5 Install Oracle Machine Learning for R on Exadata

This chapter explains how to install Oracle R Distribution and OML4R Server on Oracle Exadata Database Machine. This chapter includes these topics:

5.1 About Oracle Machine Learning for R on Exadata

Exadata is an ideal platform for OML4R.

The parallel resources of R computations in OML4R take advantage of the massively parallel grid infrastructure of Exadata.

Note:

The version of OML4R must be the same on the server and on each client computer. Also, the version of R must be the same on the server and on each client computer. See the Create a Database User for Oracle Machine Learning for R for supported configurations.

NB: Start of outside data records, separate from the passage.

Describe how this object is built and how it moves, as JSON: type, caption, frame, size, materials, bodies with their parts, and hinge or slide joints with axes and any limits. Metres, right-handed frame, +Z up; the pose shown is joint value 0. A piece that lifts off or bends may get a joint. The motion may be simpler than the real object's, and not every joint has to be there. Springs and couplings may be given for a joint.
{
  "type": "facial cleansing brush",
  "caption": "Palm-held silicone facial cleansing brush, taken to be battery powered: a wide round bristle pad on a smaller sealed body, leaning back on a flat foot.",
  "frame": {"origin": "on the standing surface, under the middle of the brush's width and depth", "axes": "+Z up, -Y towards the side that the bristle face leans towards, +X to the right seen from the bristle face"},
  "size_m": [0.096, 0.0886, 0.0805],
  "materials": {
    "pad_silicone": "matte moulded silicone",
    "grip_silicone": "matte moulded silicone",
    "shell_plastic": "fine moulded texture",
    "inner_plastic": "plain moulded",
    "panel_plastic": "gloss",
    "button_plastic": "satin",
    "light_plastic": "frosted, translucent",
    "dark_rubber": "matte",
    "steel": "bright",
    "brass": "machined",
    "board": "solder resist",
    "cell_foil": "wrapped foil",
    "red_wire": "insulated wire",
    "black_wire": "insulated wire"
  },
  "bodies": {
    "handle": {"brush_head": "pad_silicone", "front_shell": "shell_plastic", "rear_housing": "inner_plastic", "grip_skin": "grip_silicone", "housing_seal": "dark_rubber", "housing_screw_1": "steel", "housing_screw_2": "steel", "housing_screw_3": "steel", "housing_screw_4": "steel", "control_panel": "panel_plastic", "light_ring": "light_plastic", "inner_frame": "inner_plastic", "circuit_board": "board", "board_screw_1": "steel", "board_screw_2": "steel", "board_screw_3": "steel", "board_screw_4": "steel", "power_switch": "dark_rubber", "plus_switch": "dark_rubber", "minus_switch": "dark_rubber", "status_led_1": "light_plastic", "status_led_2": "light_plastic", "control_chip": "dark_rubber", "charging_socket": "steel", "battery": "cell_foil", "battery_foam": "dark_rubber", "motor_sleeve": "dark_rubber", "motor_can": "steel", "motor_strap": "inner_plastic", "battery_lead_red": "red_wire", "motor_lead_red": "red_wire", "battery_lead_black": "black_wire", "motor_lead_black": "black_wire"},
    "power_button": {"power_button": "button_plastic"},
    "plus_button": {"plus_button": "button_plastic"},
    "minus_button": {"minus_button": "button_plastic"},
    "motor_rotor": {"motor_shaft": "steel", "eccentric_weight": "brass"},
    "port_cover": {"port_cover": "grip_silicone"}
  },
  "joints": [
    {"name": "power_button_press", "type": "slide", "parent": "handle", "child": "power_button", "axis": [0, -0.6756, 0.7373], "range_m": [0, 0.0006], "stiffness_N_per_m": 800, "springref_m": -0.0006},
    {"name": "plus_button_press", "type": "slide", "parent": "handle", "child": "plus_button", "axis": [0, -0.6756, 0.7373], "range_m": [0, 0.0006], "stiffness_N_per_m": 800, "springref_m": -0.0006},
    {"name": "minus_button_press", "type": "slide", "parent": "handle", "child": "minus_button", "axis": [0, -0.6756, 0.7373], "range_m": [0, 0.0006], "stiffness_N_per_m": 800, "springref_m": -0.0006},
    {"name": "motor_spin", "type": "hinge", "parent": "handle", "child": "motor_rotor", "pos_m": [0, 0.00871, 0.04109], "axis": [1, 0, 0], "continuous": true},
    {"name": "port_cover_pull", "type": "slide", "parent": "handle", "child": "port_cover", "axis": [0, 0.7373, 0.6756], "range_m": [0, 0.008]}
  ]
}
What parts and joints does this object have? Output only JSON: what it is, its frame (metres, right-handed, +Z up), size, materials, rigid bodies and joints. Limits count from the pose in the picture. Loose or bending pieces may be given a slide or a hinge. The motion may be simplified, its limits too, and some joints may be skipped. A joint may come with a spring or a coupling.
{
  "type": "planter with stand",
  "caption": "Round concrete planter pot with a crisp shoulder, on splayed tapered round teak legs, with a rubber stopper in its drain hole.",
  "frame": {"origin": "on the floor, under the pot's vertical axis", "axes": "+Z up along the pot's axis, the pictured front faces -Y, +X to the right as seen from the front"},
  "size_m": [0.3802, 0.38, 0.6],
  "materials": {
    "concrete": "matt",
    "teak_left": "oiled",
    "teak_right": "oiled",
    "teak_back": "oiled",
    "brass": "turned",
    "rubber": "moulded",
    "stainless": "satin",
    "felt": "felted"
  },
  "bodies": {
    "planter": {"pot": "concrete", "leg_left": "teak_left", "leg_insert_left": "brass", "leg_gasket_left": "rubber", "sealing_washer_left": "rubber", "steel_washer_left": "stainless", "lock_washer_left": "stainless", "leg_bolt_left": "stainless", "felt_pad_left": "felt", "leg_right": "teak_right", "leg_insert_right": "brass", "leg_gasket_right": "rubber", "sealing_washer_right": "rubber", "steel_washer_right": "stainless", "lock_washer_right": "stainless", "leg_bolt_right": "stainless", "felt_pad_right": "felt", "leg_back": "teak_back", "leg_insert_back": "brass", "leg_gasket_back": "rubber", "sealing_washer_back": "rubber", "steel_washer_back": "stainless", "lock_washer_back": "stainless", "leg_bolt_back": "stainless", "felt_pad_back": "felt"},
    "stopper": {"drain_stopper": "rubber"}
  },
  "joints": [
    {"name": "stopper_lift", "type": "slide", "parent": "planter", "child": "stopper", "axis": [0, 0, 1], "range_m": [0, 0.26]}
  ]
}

To install OML4R on Exadata:

  1. On each node:

    • Install Oracle R Distribution

    • Verify and configure the environment

    • Install OML4R Server and the supporting packages

  2. On the first node only, create an OML4R user, if desired. Alternatively, configure an existing database user to use OML4R. See .

You can simplify the process of installing OML4R on Exadata by using the Distributed Command Line Interface (DCLI).

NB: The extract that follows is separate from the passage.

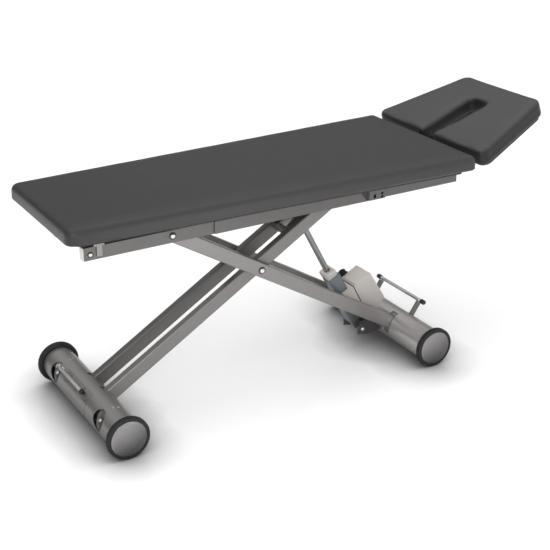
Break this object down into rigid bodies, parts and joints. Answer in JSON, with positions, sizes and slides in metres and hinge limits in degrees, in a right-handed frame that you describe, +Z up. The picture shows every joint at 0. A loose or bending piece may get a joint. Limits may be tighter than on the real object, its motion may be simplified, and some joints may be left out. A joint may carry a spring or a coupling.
{
  "type": "medical exam table",
  "caption": "Height-adjustable examination couch: scissor arms on two round base tubes with rubber rings, padded top and a tilting head section with a nose slot.",
  "frame": {"origin": "on the floor under the middle of the table, with the head section raised as at rest", "axes": "+X to the head end, +Y to the far long side, +Z up"},
  "size_m": [1.9217, 0.6488, 0.9245],
  "materials": {
    "frame_paint": "satin metallic warm-grey powder coat",
    "rubber": "matt black, ribbed",
    "cap_metal": "satin",
    "chrome": "polished",
    "zinc": "bright zinc plated",
    "cream_plastic": "fine moulded grain",
    "grey_alloy": "satin anodised",
    "black_plastic": "moulded",
    "board": "dark coated plywood",
    "leatherette": "fine grained upholstery",
    "nylon": "moulded"
  },
  "bodies": {
    "head_base": {"head_tube": "frame_paint", "head_cap_near": "cap_metal", "head_cap_far": "cap_metal", "head_ring_near": "rubber", "head_ring_far": "rubber", "head_axle": "zinc", "drive_bracket": "frame_paint"},
    "foot_base": {"foot_tube": "frame_paint", "foot_cover": "frame_paint", "foot_cap_near": "cap_metal", "foot_cap_far": "cap_metal", "foot_ring_near": "rubber", "foot_ring_far": "rubber", "foot_axle": "zinc", "lever_pivot": "chrome"},
    "outer_arms": {"outer_arm_near": "frame_paint", "outer_arm_far": "frame_paint", "cross_pivot_shaft": "zinc"},
    "inner_arms": {"inner_arm_near": "frame_paint", "inner_arm_far": "frame_paint", "drive_cross_tube": "frame_paint"},
    "top_frame": {"rail_near": "frame_paint", "rail_far": "frame_paint", "rail_end_cap_near": "cream_plastic", "rail_end_cap_far": "cream_plastic", "clamp_bracket_near": "frame_paint", "clamp_bracket_far": "frame_paint", "frame_pivot_shaft": "zinc", "cross_member_foot": "frame_paint", "cross_member_head": "frame_paint", "main_board": "board", "main_pad": "leatherette", "gas_spring_cylinder": "black_plastic"},
    "slide_blocks": {"slide_axle": "zinc", "slide_block_near": "nylon", "slide_block_far": "nylon"},
    "actuator": {"spindle_housing": "grey_alloy", "spindle_collar": "cream_plastic", "drive_motor": "black_plastic", "gearbox_base": "cream_plastic", "gearbox_cover": "cream_plastic"},
    "actuator_rod": {"spindle_rod": "chrome"},
    "head_section": {"head_pad": "leatherette", "head_board": "board", "head_hinge_frame": "frame_paint"},
    "gas_spring_rod": {"gas_spring_rod": "chrome"},
    "pedal": {"pedal_frame": "chrome", "pedal_grip_near": "black_plastic", "pedal_grip_far": "black_plastic"},
    "castor_lever": {"foot_lever": "chrome", "foot_lever_knob": "black_plastic"},
    "head_castors": {"head_castor_fork_near": "black_plastic", "head_castor_fork_far": "black_plastic"},
    "foot_castors": {"foot_castor_fork_near": "black_plastic", "foot_castor_fork_far": "black_plastic"},
    "head_wheel_near": {"head_castor_wheel_near": "rubber"},
    "head_wheel_far": {"head_castor_wheel_far": "rubber"},
    "foot_wheel_near": {"foot_castor_wheel_near": "rubber"},
    "foot_wheel_far": {"foot_castor_wheel_far": "rubber"}
  },
  "joints": [
    {"name": "lift", "type": "hinge", "parent": "head_base", "child": "outer_arms", "pos_m": [0.42155, 0, 0.0753], "axis": [0, 1, 0], "range_deg": [-14, 9]},
    {"name": "cross_pivot", "type": "hinge", "parent": "outer_arms", "child": "inner_arms", "pos_m": [-0.19785, 0, 0.44895], "axis": [0, 1, 0], "range_deg": [-18.5, 28.5]},
    {"name": "frame_pivot", "type": "hinge", "parent": "outer_arms", "child": "top_frame", "pos_m": [-0.54892, 0, 0.66073], "axis": [0, 1, 0], "range_deg": [-9.5, 14.5]},
    {"name": "foot_base_pivot", "type": "hinge", "parent": "inner_arms", "child": "foot_base", "pos_m": [-0.81725, 0, 0.0753], "axis": [0, 1, 0], "range_deg": [-14.5, 9.5]},
    {"name": "slide_block_pivot", "type": "hinge", "parent": "inner_arms", "child": "slide_blocks", "pos_m": [0.15322, 0, 0.66073], "axis": [0, 1, 0], "range_deg": [-14.5, 9.5]},
    {"name": "actuator_pivot", "type": "hinge", "parent": "head_base", "child": "actuator", "pos_m": [0.27845, 0, 0.078], "axis": [0, 1, 0], "range_deg": [-17, 11]},
    {"name": "actuator_stroke", "type": "slide", "parent": "actuator", "child": "actuator_rod", "axis": [-0.4695, 0, 0.8829], "range_m": [-0.147, 0.095]},
    {"name": "head_tilt", "type": "hinge", "parent": "top_frame", "child": "head_section", "pos_m": [0.57425, 0, 0.733], "axis": [0, -1, 0], "range_deg": [-47, 1.5]},
    {"name": "gas_spring_stroke", "type": "slide", "parent": "top_frame", "child": "gas_spring_rod", "axis": [1, 0, 0], "range_m": [-0.053, 0.004]},
    {"name": "pedal_push", "type": "hinge", "parent": "head_base", "child": "pedal", "pos_m": [0.42155, 0, 0.0753], "axis": [0, 1, 0], "range_deg": [0, 35]},
    {"name": "head_castor_drop", "type": "slide", "parent": "head_base", "child": "head_castors", "axis": [0, 0, -1], "range_m": [0, 0.0335]},
    {"name": "castor_lever_fold", "type": "hinge", "parent": "foot_base", "child": "castor_lever", "pos_m": [-0.86311, 0.181, 0.12805], "axis": [-0.7547, 0, -0.6561], "range_deg": [0, 90]},
    {"name": "foot_castor_drop", "type": "slide", "parent": "foot_base", "child": "foot_castors", "axis": [0, 0, -1], "range_m": [0, 0.0335]},
    {"name": "head_wheel_near_spin", "type": "hinge", "parent": "head_castors", "child": "head_wheel_near", "pos_m": [0.42155, -0.19, 0.0533], "axis": [0, 1, 0], "continuous": true},
    {"name": "head_wheel_far_spin", "type": "hinge", "parent": "head_castors", "child": "head_wheel_far", "pos_m": [0.42155, 0.19, 0.0533], "axis": [0, 1, 0], "continuous": true},
    {"name": "foot_wheel_near_spin", "type": "hinge", "parent": "foot_castors", "child": "foot_wheel_near", "pos_m": [-0.81725, -0.19, 0.0533], "axis": [0, 1, 0], "continuous": true},
    {"name": "foot_wheel_far_spin", "type": "hinge", "parent": "foot_castors", "child": "foot_wheel_far", "pos_m": [-0.81725, 0.19, 0.0533], "axis": [0, 1, 0], "continuous": true}
  ],
  "couplings": [
    {"joint": "cross_pivot", "follows": "lift", "ratio": -2},
    {"joint": "frame_pivot", "follows": "lift", "ratio": -1},
    {"joint": "foot_base_pivot", "follows": "lift", "ratio": 1},
    {"joint": "slide_block_pivot", "follows": "lift", "ratio": 1},
    {"joint": "actuator_pivot", "follows": "lift", "ratio": 1.1755},
    {"joint": "actuator_stroke", "follows": "lift", "m_per_rad": 0.59463},
    {"joint": "gas_spring_stroke", "follows": "head_tilt", "m_per_rad": 0.063},
    {"joint": "head_castor_drop", "follows": "pedal_push", "m_per_rad": 0.054022},
    {"joint": "foot_castor_drop", "follows": "castor_lever_fold", "m_per_rad": 0.021008}
  ]
}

5.2 Install Oracle Machine Learning for R on Exadata Using DCLI

Using DCLI can simplify the installation of OML4R on Exadata.

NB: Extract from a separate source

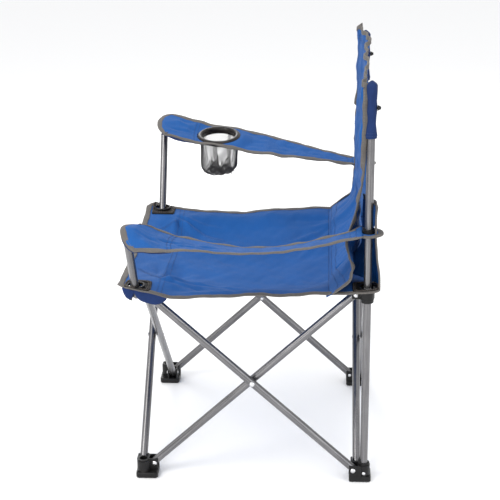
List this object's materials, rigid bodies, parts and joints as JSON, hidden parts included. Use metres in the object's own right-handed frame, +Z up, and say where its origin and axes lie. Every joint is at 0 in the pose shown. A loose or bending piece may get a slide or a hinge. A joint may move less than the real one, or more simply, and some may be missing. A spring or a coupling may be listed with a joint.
{
  "type": "folding camp chair",
  "caption": "Folding camp chair with a scissor tube frame, blue sling seat and back, fabric armrests on posts and a net cup holder in one armrest.",
  "frame": {"origin": "on the floor, under the middle of the open chair", "axes": "+Z up; the sitter faces -Y; +X is the sitter's left, the side without the cup holder"},
  "size_m": [0.7551, 0.51, 0.857],
  "materials": {
    "frame_paint": "satin silver grey powder coat",
    "zinc": "zinc plated",
    "black_plastic": "moulded, lightly grained",
    "gloss_black": "glossy moulded ring",
    "black_webbing": "stitched coated patch with a plastic eyelet",
    "black_net": "knitted polyester net",
    "blue_fabric": "plain weave coated polyester",
    "grey_binding": "ribbed edge binding tape"
  },
  "bodies": {
    "rear_left_foot": {"rear_left_foot": "black_plastic", "rear_left_foot_rivets": "zinc", "left_pole": "frame_paint", "left_pole_cap": "black_plastic", "left_foot_screw": "zinc", "left_back_screw": "black_plastic", "left_pole_pocket": "blue_fabric", "back_fabric": "blue_fabric"},
    "left_outer_tube": {"left_outer_tube": "frame_paint", "left_cross_rivet": "zinc"},
    "front_left_hub": {"front_left_hub": "black_plastic", "front_left_hub_rivets": "zinc", "left_post_pin": "zinc", "front_left_patch": "black_webbing"},
    "left_inner_tube": {"left_inner_tube": "frame_paint"},
    "front_left_foot": {"front_left_foot": "black_plastic", "front_left_foot_rivets": "zinc"},
    "rear_left_hub": {"rear_left_hub": "black_plastic", "rear_left_hub_rivets": "zinc", "rear_left_patch": "black_webbing", "left_gusset": "blue_fabric", "seat_fabric": "blue_fabric"},
    "rear_inner_tube": {"rear_inner_tube": "frame_paint"},
    "rear_right_hub": {"rear_right_hub": "black_plastic", "rear_right_hub_rivets": "zinc", "rear_right_patch": "black_webbing", "right_gusset": "blue_fabric"},
    "rear_outer_tube": {"rear_outer_tube": "frame_paint", "rear_cross_rivet": "zinc"},
    "rear_right_foot": {"rear_right_foot": "black_plastic", "rear_right_foot_rivets": "zinc", "right_pole": "frame_paint", "right_pole_cap": "black_plastic", "right_foot_screw": "zinc", "right_back_screw": "black_plastic", "right_pole_pocket": "blue_fabric"},
    "front_outer_tube": {"front_outer_tube": "frame_paint", "front_cross_rivet": "zinc"},
    "front_inner_tube": {"front_inner_tube": "frame_paint"},
    "front_right_foot": {"front_right_foot": "black_plastic", "front_right_foot_rivets": "zinc"},
    "front_right_hub": {"front_right_hub": "black_plastic", "front_right_hub_rivets": "zinc", "right_post_pin": "zinc", "front_right_patch": "black_webbing"},
    "right_inner_tube": {"right_inner_tube": "frame_paint"},
    "right_outer_tube": {"right_outer_tube": "frame_paint", "right_cross_rivet": "zinc"},
    "left_arm_post": {"left_arm_post": "frame_paint", "left_post_cap": "black_plastic", "left_armrest": "blue_fabric"},
    "right_arm_post": {"right_arm_post": "frame_paint", "right_post_cap": "black_plastic", "right_armrest": "blue_fabric"},
    "left_arm_loop": {"left_arm_loop": "black_plastic"},
    "right_arm_loop": {"right_arm_loop": "black_plastic"},
    "cup_holder": {"cup_ring": "gloss_black", "cup_net": "black_net", "cup_net_floor": "black_net"}
  },
  "joints": [
    {"name": "fold", "type": "hinge", "parent": "rear_left_foot", "child": "left_outer_tube", "pos_m": [0.2305, 0.206, 0.026], "axis": [-1, 0, 0], "range_deg": [0, 43], "deforming": ["seat_fabric", "back_fabric", "left_armrest", "right_armrest", "cup_net", "cup_net_floor", "left_gusset", "right_gusset"]},
    {"name": "front_left_hub_pin", "type": "hinge", "parent": "left_outer_tube", "child": "front_left_hub", "pos_m": [0.2305, -0.206, 0.41], "axis": [-1, 0, 0], "range_deg": [-43, 0]},
    {"name": "left_cross_pin", "type": "hinge", "parent": "left_outer_tube", "child": "left_inner_tube", "pos_m": [0.222, 0, 0.218], "axis": [-1, 0, 0], "range_deg": [-86, 0]},
    {"name": "front_left_foot_pin", "type": "hinge", "parent": "left_inner_tube", "child": "front_left_foot", "pos_m": [0.2135, -0.206, 0.026], "axis": [-1, 0, 0], "range_deg": [0, 43]},
    {"name": "rear_left_hub_pin", "type": "hinge", "parent": "left_inner_tube", "child": "rear_left_hub", "pos_m": [0.2135, 0.206, 0.41], "axis": [-1, 0, 0], "range_deg": [0, 43]},
    {"name": "rear_left_foot_pin", "type": "hinge", "parent": "rear_left_foot", "child": "rear_inner_tube", "pos_m": [0.206, 0.2135, 0.026], "axis": [0, 1, 0], "range_deg": [0, 43]},
    {"name": "rear_right_hub_pin", "type": "hinge", "parent": "rear_inner_tube", "child": "rear_right_hub", "pos_m": [-0.206, 0.2135, 0.41], "axis": [0, 1, 0], "range_deg": [-43, 0]},
    {"name": "rear_cross_pin", "type": "hinge", "parent": "rear_inner_tube", "child": "rear_outer_tube", "pos_m": [0, 0.222, 0.218], "axis": [0, 1, 0], "range_deg": [-86, 0]},
    {"name": "rear_right_foot_pin", "type": "hinge", "parent": "rear_outer_tube", "child": "rear_right_foot", "pos_m": [-0.206, 0.2305, 0.026], "axis": [0, 1, 0], "range_deg": [0, 43]},
    {"name": "front_left_foot_front_pin", "type": "hinge", "parent": "front_left_foot", "child": "front_outer_tube", "pos_m": [0.206, -0.2305, 0.026], "axis": [0, 1, 0], "range_deg": [0, 43]},
    {"name": "front_cross_pin", "type": "hinge", "parent": "front_outer_tube", "child": "front_inner_tube", "pos_m": [0, -0.222, 0.218], "axis": [0, 1, 0], "range_deg": [-86, 0]},
    {"name": "front_right_foot_pin", "type": "hinge", "parent": "front_inner_tube", "child": "front_right_foot", "pos_m": [-0.206, -0.2135, 0.026], "axis": [0, 1, 0], "range_deg": [0, 43]},
    {"name": "front_right_hub_pin", "type": "hinge", "parent": "front_outer_tube", "child": "front_right_hub", "pos_m": [-0.206, -0.2305, 0.41], "axis": [0, 1, 0], "range_deg": [-43, 0]},
    {"name": "rear_right_foot_side_pin", "type": "hinge", "parent": "rear_right_foot", "child": "right_inner_tube", "pos_m": [-0.2135, 0.206, 0.026], "axis": [-1, 0, 0], "range_deg": [0, 43]},
    {"name": "right_cross_pin", "type": "hinge", "parent": "right_inner_tube", "child": "right_outer_tube", "pos_m": [-0.222, 0, 0.218], "axis": [-1, 0, 0], "range_deg": [-86, 0]},
    {"name": "left_post_pivot", "type": "hinge", "parent": "front_left_hub", "child": "left_arm_post", "pos_m": [0.228, -0.228, 0.41], "axis": [0, -1, 0], "range_deg": [0, 31]},
    {"name": "right_post_pivot", "type": "hinge", "parent": "front_right_hub", "child": "right_arm_post", "pos_m": [-0.228, -0.228, 0.41], "axis": [0, 1, 0], "range_deg": [0, 28]},
    {"name": "cup_holder_hinge", "type": "hinge", "parent": "right_arm_post", "child": "cup_holder", "pos_m": [-0.34214, -0.1, 0.58], "axis": [0, 1, 0], "range_deg": [0, 62]},
    {"name": "left_arm_loop_slide", "type": "slide", "parent": "rear_left_foot", "child": "left_arm_loop", "axis": [0, 0, 1], "range_m": [0, 0.151]},
    {"name": "right_arm_loop_slide", "type": "slide", "parent": "rear_right_foot", "child": "right_arm_loop", "axis": [0, 0, 1], "range_m": [0, 0.151]}
  ],
  "couplings": [
    {"joint": "front_left_hub_pin", "follows": "fold", "ratio": -1},
    {"joint": "left_cross_pin", "follows": "fold", "ratio": -2},
    {"joint": "front_left_foot_pin", "follows": "fold", "ratio": 1},
    {"joint": "rear_left_hub_pin", "follows": "fold", "ratio": 1},
    {"joint": "rear_left_foot_pin", "follows": "fold", "ratio": 1},
    {"joint": "rear_right_hub_pin", "follows": "fold", "ratio": -1},
    {"joint": "rear_cross_pin", "follows": "fold", "ratio": -2},
    {"joint": "rear_right_foot_pin", "follows": "fold", "ratio": 1},
    {"joint": "front_left_foot_front_pin", "follows": "fold", "ratio": 1},
    {"joint": "front_cross_pin", "follows": "fold", "ratio": -2},
    {"joint": "front_right_foot_pin", "follows": "fold", "ratio": 1},
    {"joint": "front_right_hub_pin", "follows": "fold", "ratio": -1},
    {"joint": "rear_right_foot_side_pin", "follows": "fold", "ratio": 1},
    {"joint": "right_cross_pin", "follows": "fold", "ratio": -2},
    {"joint": "left_post_pivot", "follows": "fold", "ratio": 0.72093},
    {"joint": "right_post_pivot", "follows": "fold", "ratio": 0.65116},
    {"joint": "cup_holder_hinge", "follows": "fold", "ratio": 1.4419},
    {"joint": "left_arm_loop_slide", "follows": "fold", "m_per_rad": 0.2},
    {"joint": "right_arm_loop_slide", "follows": "fold", "m_per_rad": 0.2}
  ]
}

With DCLI, you can use a single command to install Oracle R Distribution and OML4R Server across multiple Exadata compute nodes. The following example shows the output of the DCLI help option, which explains the basic syntax of the utility.

See Also:

For more details about DCLI, go to the My Oracle Support website, log in with your Customer Support Identifier, and type DCLI in the search box.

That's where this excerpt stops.